First, you could alter the logic of the schema, so that you get a listing
of all the assertions that should succeed at the current point
(whether they do succeed or not). For example, here is a schema for
the odd-even pages:
<sch:pattern>
<sch:rule context="page">
<sch:assert test="count(*)=0 or *[1][self::odd]">
The page should be empty, or start with an
<sch:span class="suggest-insert-first">odd</sch:span>.
</sch:assert>
</sch:rule>
<sch:rule context="page/odd">
<sch:assert test="not(following-sibling::odd)">
Only
<sch:span class="suggest-append-after">odd</sch:span>s
should follow evens
</sch:assert>
</sch:rule>
<sch:rule context="page/odd">
<sch:assert test="not(following-sibling::even)">
Only
<sch:span class="suggest-append-after">even</sch:span>s
should follow odds
</sch:assert>
</sch:rule>
<sch:pattern>
So that when the last or current element is "odd",
you just get the suggestion to append "even" with
an explanation "Only evens should follow odds".
<Minutae> What some grammar-based editors actually do is to
get a list of the possible elements from the grammar,
privately attempt to insert it, then test if the resulting
document is still valid to that point, and only present
to the user choices that will be partially valid.

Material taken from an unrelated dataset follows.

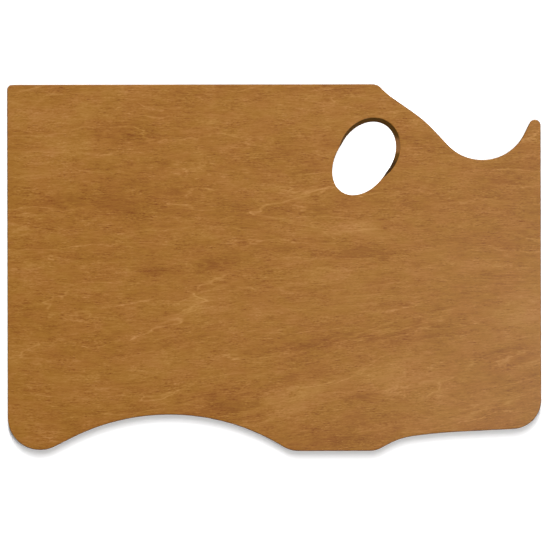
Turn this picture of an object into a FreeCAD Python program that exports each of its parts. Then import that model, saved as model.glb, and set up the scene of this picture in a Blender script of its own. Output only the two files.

That way the editor does not need to track each element's
corresponding position in a content model (and so save
a pointer or index entry per element). There is probably
some scope for similar tricks with rule-based guidance
systems too.
I think users edit in four modes, in each of which different
kinds of guidence are necessary:
* Initial markup: tagging pre-existing text then adding
the appropriate containers.
* Sequential authoring: the workflow follows the schema.
Because this rarely happens except on tiny documents,
often people make a loose or metadata-less schema to
fake it.
* Non-sequential authoring: the workflow does not follow the schema,
such as adding metadata after data.
* Confusion: the editor is a novice, or is unfamiliar with the
structures, or has a poor memory, or the schema is too big or
broad or confusing to know what to do, or the document has
some unusual structrure that does not really conform to the
schema, or the messages of the editor are confusing, or the
UI of the editor is insufficient to perform the particular
tasks to the expectations of the user. In industrial publishing,
at least, this mode reflects a management problem.